Youth Offending inspections: These inspections only finally got off the ground as a full programme in 2003, formally constituted as being a programme jointly run with eight or more other inspectorates (including the Welsh ones), covering children's services and healthcare as well as criminal justice. That work is underrepresented here, since 30+ 'area' inspections were being done every year from 2004 onwards, plus several thematic inspections. This pace enabled a full first round of 157 inspections to be completed from 2003-9, and established the principle that inspections were going to happen, though with some resistance from some local authorities and some parts of central government. The second round, over three years from 2009, was leaner and smarter. The selection below includes: the first Annual Report (in 2004) of the first year of the first programme, two thematics that were conducted jointly with the then Healthcare Commission, a 2005 thematic on the YOT contribution to safeguarding children, a 2007 thematic on Junior Attendance Centres, my reply to a letter complaining about aspects of our YOT inspection methodology in 2007, and an example of our second round of 'area' inspections in 2009.

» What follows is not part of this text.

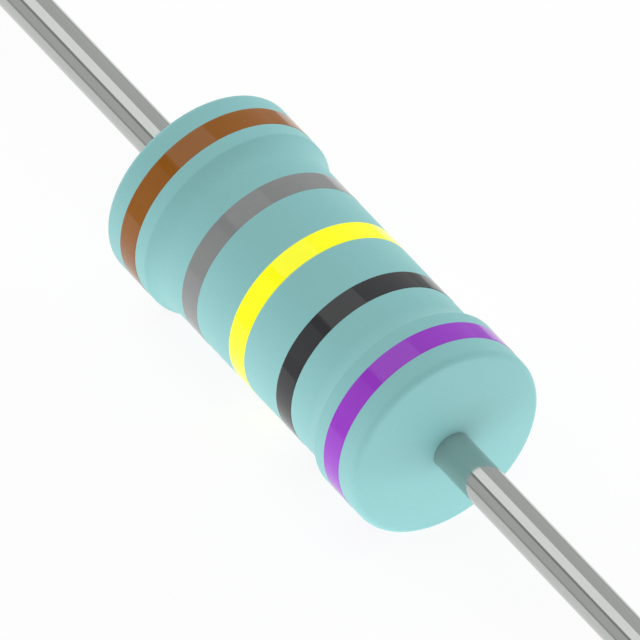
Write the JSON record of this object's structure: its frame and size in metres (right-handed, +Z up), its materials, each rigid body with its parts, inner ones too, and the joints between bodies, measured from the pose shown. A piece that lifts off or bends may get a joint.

Some other joint inspections, mainly before 2007: These examples include, first, four on Safeguarding children. The first full "inter-Agency" joint inspection, led in 2002 by the then Social Services Inspectorate (subsequently absorbed into Ofsted), was followed by a joint HMI Probation and HMI Constabulary review also in 2002 - provided here - while also provided here are the further full joint inspections in 2005 and 2008, plus a follow-up bulletin of key messages in 2009. Other examples here include a 2001 report, jointly with HMI Prisons, with a "Through the Gate" title, two joint reports with a training regulator on the then Diploma in Probation Studies, the 2002 joint inspections of the Street Crime Initiative, led by HMI Constabulary, and finally two reports that illustrate HMI Probation's involvement in the Supporting People joint inspections led by the Audit Commission during the 2000s.

Further joint inspections, mainly from 2007 onwards: Following the late abandoning, in October 2006, of the plan to create a single Inspectorate for the CJS, the then five CJS inspectorates agreed to undertake an annual programme of joint inspections, which were done under the CJJI label/logo (Criminal Justice Joint Inspections). The nature of these different inspections meant that usually only two or three Inspectorates - the relevant ones - were involved in each specific inspection. Below I have provided, first, two of the 2005 Government documents proposing the single Inspectorate, and then the first few Annual Plans produced by the CJJI group of Inspectorates following the abandoning of the merger.

The two "PPO" reports, which span the 2007 change, illustrate partly how the labelling of joint inspections changed, and partly also how the labelling of the subject-matter changed, and yet also partly the continuity in the subject of "prolific offenders", the work that was being done with them, and how it was being inspected.

The 2004 report on Approved Premises (hostels) was in fact a Home Office funded academic literature review, but the 2008 report was one of the new-style joint inspections.

The 2006 report on managing Risk of Harm, and its Summary bulletin, preceded the 2007 change, but the two reports on managing sex offenders - a different topic but with similarities - span that change, and again illustrate the change in labelling but continuity in the themes and findings.

Whereas the reports above illustrate joint work with HMI Prisons and HMI Constabulary, the inspections on Enforcement of Court Orders, and Getting Orders Started illustrate joint work with the then HMI Courts Administration.

But joint work with HMI Prisons continued, exemplified by this 2008 report on Offender Management in Prisons in the South-West and by this higher-profile 2010 report on IPP - Imprisonment for Public Protection.

Finally, another regulatory regime that in the end never happened: Two leaflets from the Audit Commission describe the plans for CAA, Comprehensive Area Assessment (for local authorities), which included HMI Probation because of the Youth Offending inspections, and which was due to start in 2010, but which was immediately scrapped by the incoming Coalition Government.